Now we’ll overload the binary operators + and - to take two Vector!(Field,D) values and produce a new Vector!(Field,D). For convenience we’ll alias that type as VecType. The following code goes inside the struct defined above.

  alias Vector!(Field,D) VecType;

  VecType opBinary(string op)(VecType vec) {
    if (op == "+" || op == "-") {
      VecType result;
      for (int i = 0; i < D; i++) {
        mixin("result.components[" ~ i.stringof ~ "] ="
              "this.components[" ~ i.stringof ~ "]" ~ op ~
              "vec.components[" ~ i.stringof ~ "];");
      }
      return result;
    }
  }

The mixin construct makes it easy to assign each element in the resulting vector to the sum of the corresponding elements in the two other vectors.

Let’s make a unit test that adds a 3D real vector to itself and checks the result:

unittest {
  alias Vector!(real,3U) VecR3;

  VecR3 v = VecR3(3.14159, 2.71828, 0);
  VecR3 v_doubled = v + v;

  assert(v_doubled.components[0] == 3.14159 + 3.14159);
  assert(v_doubled.components[1] == 2.71828 + 2.71828);
  assert(v_doubled.components[2] == 0 + 0);
}

When we run the unit test there’s no output. That tells us it’s working!

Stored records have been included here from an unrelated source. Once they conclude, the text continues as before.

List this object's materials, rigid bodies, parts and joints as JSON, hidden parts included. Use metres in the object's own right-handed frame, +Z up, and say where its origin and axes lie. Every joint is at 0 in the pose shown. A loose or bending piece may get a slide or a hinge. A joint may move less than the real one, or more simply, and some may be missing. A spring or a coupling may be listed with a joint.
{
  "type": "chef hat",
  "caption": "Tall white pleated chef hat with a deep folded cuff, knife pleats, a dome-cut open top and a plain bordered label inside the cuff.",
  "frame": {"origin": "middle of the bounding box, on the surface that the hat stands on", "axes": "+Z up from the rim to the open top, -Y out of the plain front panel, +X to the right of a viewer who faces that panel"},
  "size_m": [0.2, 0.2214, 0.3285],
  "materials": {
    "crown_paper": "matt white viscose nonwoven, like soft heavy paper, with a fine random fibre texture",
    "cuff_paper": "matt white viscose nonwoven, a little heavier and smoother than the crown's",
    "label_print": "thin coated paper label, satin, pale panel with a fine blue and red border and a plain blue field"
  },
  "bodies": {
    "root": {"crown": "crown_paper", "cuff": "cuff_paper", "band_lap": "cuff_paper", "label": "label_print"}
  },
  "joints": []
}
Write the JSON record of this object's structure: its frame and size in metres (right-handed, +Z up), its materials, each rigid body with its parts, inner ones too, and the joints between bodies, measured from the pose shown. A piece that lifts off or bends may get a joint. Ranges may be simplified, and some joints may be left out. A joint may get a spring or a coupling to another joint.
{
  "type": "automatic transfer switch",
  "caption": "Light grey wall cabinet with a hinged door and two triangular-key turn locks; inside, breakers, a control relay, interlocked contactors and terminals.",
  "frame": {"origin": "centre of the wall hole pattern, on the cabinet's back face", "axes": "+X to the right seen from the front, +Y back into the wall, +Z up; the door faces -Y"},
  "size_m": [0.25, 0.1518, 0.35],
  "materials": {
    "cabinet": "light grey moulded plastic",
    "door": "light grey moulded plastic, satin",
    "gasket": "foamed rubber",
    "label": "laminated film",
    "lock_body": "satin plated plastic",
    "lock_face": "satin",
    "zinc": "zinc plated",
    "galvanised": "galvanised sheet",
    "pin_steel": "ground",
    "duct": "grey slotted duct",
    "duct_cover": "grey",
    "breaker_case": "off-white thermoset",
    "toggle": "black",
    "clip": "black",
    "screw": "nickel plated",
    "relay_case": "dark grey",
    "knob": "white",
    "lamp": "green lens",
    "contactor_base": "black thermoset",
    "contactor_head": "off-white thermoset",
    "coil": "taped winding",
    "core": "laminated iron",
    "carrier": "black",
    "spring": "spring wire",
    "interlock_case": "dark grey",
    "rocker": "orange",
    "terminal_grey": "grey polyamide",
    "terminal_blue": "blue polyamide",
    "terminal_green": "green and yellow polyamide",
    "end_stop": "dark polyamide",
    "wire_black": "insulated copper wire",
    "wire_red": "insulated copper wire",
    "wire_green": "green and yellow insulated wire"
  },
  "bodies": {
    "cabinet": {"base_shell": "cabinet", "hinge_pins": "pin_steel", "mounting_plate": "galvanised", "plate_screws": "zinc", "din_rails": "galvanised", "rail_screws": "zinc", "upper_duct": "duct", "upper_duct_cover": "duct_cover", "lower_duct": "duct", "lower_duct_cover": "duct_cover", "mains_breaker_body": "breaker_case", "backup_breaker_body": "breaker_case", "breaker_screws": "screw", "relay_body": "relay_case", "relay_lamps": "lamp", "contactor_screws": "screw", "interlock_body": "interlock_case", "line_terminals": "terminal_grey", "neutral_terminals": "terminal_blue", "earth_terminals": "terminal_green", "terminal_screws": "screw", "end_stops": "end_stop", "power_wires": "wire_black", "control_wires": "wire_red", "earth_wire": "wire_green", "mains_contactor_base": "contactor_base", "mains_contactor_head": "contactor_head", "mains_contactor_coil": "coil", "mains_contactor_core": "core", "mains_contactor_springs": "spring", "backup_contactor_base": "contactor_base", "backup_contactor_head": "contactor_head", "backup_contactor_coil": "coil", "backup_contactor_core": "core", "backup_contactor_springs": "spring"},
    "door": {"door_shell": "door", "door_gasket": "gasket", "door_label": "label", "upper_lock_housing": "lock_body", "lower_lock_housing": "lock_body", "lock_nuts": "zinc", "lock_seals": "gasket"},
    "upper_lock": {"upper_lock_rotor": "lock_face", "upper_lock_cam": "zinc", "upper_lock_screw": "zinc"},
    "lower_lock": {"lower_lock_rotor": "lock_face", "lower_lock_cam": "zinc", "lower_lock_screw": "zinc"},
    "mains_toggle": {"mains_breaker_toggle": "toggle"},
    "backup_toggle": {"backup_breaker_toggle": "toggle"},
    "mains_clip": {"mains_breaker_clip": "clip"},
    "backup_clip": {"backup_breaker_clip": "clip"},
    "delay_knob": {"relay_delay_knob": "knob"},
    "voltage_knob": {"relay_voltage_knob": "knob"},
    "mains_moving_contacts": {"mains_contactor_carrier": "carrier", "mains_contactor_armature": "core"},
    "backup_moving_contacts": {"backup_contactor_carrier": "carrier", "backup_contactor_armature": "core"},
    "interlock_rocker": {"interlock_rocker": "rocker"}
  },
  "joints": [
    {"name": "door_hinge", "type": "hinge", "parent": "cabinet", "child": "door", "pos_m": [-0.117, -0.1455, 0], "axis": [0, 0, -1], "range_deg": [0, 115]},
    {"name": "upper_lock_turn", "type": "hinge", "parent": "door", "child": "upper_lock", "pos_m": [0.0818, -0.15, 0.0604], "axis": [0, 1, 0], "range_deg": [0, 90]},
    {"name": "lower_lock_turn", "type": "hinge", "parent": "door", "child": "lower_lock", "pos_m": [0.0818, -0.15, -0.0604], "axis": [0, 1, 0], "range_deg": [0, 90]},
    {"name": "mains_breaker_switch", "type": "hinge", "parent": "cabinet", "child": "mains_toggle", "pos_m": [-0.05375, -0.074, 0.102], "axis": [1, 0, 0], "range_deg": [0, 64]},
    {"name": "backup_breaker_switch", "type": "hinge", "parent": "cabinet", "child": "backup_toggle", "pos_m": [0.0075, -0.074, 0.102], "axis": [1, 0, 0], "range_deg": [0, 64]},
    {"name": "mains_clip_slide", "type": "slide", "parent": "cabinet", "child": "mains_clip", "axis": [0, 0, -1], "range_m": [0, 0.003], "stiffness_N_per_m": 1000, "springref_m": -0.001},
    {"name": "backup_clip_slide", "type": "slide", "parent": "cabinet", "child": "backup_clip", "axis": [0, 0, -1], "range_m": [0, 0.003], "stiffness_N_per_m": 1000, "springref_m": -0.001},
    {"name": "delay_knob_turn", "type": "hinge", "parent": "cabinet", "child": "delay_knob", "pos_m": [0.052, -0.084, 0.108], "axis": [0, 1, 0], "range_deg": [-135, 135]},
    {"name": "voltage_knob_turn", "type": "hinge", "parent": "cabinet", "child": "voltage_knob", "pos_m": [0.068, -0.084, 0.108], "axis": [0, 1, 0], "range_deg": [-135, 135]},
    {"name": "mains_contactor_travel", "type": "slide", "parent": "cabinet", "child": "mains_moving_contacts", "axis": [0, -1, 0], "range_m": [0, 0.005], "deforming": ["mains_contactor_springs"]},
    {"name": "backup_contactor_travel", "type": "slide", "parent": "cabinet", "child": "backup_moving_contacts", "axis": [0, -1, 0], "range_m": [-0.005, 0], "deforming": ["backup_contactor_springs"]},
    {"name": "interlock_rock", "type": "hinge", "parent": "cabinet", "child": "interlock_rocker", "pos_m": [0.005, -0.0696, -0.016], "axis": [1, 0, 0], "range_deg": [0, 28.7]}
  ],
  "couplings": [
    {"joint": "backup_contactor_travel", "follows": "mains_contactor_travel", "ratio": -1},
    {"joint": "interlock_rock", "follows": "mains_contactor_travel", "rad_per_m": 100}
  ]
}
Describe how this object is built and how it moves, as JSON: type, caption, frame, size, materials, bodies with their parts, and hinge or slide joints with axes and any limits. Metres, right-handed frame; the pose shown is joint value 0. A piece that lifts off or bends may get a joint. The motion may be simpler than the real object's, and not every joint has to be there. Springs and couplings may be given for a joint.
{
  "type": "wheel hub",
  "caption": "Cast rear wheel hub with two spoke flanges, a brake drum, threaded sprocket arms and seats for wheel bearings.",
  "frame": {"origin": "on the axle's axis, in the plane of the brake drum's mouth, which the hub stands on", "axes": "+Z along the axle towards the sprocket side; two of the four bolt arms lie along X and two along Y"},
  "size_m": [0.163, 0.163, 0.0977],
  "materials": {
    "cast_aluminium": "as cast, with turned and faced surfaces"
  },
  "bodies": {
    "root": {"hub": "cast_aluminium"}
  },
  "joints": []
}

$ rdmd -unittest --main vector.d
$

If you’re skeptical that no news is good news, try changing the asserts so they come out to false. rdmd will cry tears of garbage.

What happens when we add two vectors with different field types or dimensions? You’ll get an error at compile time. Yeah, that’s right—kill those bugs before they have a fighting chance.

vector.d(56): Error: incompatible types for ((r2) + (r3)): 'Vector!(real,2u)' and 'Vector!(real,3u)'

I imagine there are other languages that give you the same expressiveness and safety, but haven’t tested the theory. What other languages can generate recursively defined types for you at compile time? Can they also easily support useful binary operations on those types to produce a new value of the same type?